_THE EXERCISE_
Extract, word for word, every line from the one containing "obj.parent = empty" through the one containing "cad_parts[node].hide_render = cad_parts[node].hide_viewport", with both end lines kept.

_STORED ROWS_
=====
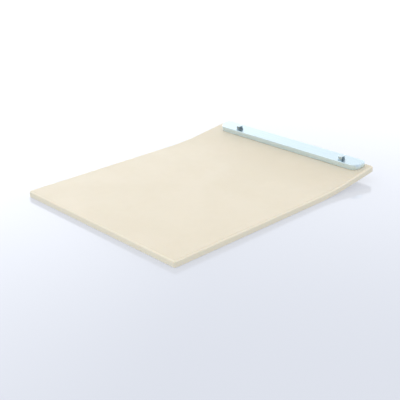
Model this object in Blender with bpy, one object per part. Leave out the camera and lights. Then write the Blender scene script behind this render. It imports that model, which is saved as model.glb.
=====
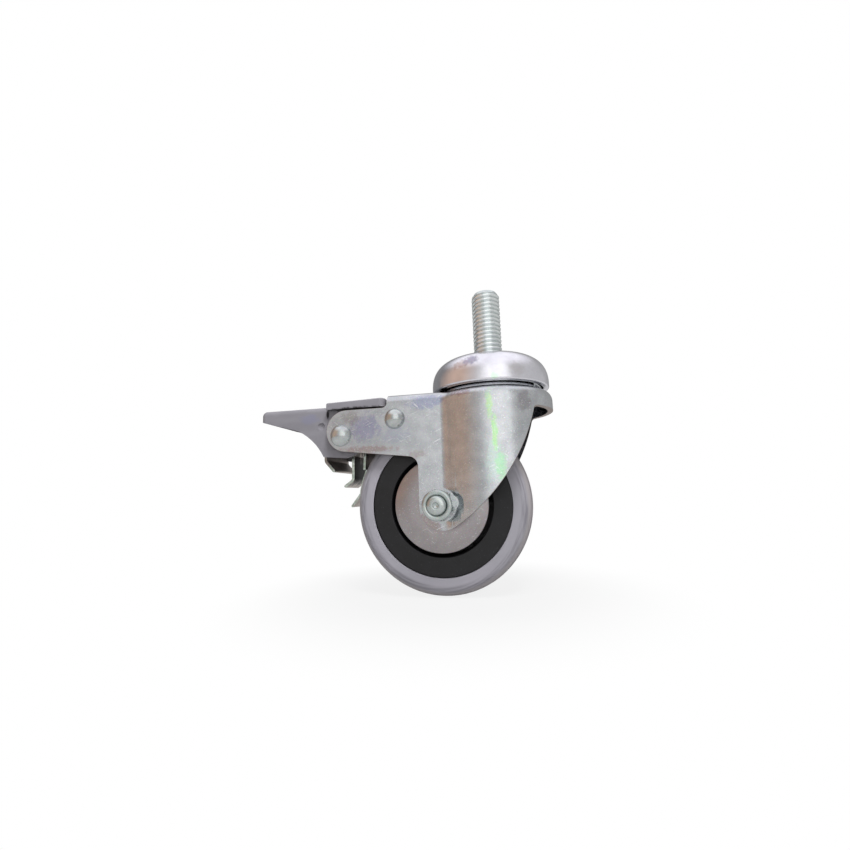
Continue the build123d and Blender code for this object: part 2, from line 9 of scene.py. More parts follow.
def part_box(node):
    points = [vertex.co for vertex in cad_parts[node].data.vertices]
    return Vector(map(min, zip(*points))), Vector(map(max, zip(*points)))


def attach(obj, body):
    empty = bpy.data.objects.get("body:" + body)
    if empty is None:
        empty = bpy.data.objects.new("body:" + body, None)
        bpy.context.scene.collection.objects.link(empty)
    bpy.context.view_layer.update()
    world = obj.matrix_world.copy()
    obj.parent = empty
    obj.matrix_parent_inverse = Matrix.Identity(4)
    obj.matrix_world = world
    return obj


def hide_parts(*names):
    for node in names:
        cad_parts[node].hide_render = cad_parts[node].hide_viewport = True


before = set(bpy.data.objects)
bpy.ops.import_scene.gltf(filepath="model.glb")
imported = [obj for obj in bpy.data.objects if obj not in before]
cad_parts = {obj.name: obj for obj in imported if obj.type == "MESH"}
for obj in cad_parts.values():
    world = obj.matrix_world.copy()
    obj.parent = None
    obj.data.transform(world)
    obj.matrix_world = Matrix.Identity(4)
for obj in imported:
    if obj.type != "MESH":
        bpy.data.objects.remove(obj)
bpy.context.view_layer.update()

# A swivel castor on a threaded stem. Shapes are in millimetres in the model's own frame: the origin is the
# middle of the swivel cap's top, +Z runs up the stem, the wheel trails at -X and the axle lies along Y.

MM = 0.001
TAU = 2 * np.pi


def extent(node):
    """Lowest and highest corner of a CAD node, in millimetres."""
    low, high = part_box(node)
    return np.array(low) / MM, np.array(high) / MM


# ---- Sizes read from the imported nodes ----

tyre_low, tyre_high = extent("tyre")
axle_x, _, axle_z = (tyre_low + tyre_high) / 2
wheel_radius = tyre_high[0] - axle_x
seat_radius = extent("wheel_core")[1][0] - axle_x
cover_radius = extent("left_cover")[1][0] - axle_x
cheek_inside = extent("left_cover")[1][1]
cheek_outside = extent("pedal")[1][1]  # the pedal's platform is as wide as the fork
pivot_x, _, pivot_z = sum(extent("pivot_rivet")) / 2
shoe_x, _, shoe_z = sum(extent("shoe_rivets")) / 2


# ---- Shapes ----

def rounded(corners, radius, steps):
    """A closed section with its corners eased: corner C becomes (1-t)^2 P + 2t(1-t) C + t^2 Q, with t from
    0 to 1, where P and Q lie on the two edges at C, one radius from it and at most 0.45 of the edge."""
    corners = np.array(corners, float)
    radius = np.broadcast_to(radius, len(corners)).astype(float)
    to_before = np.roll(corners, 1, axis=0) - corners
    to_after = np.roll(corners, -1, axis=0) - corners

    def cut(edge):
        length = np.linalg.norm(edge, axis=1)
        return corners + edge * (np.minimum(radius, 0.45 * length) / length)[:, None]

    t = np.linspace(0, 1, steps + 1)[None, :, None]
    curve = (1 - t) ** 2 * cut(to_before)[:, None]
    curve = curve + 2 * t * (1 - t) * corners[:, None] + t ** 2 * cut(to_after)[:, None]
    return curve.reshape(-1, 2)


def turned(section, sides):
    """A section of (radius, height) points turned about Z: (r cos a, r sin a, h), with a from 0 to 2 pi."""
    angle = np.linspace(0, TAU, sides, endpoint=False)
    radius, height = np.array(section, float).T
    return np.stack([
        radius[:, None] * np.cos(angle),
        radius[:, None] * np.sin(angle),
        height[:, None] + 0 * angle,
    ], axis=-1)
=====
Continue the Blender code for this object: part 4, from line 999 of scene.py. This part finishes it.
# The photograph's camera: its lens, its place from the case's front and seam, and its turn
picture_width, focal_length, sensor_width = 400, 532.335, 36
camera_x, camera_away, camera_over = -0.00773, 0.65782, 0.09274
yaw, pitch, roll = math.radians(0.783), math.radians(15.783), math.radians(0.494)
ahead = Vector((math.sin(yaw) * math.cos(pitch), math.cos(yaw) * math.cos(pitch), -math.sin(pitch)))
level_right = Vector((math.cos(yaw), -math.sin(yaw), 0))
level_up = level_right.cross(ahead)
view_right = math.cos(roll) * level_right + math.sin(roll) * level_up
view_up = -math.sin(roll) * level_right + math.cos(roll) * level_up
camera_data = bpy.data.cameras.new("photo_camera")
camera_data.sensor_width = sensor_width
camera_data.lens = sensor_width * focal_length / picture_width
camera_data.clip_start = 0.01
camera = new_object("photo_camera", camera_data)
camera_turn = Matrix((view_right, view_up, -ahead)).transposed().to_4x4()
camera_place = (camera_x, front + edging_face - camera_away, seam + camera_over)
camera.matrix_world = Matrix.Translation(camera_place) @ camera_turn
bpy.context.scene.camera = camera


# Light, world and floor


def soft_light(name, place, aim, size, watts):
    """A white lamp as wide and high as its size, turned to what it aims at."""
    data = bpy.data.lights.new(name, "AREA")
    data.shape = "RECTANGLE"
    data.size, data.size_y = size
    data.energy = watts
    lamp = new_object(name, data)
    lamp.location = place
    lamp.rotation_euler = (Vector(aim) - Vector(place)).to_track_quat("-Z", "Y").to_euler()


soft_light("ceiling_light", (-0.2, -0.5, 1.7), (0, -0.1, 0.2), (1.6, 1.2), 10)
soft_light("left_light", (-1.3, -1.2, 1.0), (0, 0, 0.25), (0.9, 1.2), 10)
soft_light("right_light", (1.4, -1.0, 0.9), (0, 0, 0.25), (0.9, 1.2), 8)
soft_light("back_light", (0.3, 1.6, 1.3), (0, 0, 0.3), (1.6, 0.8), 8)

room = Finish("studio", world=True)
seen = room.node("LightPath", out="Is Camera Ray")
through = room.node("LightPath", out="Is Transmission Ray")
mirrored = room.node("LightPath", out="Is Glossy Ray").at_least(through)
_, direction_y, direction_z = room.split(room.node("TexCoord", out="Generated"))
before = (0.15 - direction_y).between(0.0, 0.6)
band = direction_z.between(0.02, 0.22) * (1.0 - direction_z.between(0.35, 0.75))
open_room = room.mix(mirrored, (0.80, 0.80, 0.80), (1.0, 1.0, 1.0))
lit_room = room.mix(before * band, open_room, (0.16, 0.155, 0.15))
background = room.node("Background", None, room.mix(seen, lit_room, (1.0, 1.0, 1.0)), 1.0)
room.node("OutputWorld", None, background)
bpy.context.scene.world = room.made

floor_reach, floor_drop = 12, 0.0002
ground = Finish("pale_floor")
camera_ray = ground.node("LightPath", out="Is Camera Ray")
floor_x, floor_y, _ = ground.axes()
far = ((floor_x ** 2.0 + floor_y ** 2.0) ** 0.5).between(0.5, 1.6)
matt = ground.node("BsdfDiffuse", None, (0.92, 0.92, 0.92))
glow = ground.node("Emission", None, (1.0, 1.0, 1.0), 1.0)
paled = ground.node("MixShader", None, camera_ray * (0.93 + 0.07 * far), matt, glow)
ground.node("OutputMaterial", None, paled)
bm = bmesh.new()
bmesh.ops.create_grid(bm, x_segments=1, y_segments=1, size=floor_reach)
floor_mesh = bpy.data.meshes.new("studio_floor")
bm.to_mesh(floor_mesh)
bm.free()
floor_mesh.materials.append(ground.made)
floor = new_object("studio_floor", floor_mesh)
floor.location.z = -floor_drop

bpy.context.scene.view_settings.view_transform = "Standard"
=====
_WORKED ANSWER_
    obj.parent = empty
    obj.matrix_parent_inverse = Matrix.Identity(4)
    obj.matrix_world = world
    return obj


def hide_parts(*names):
    for node in names:
        cad_parts[node].hide_render = cad_parts[node].hide_viewport = True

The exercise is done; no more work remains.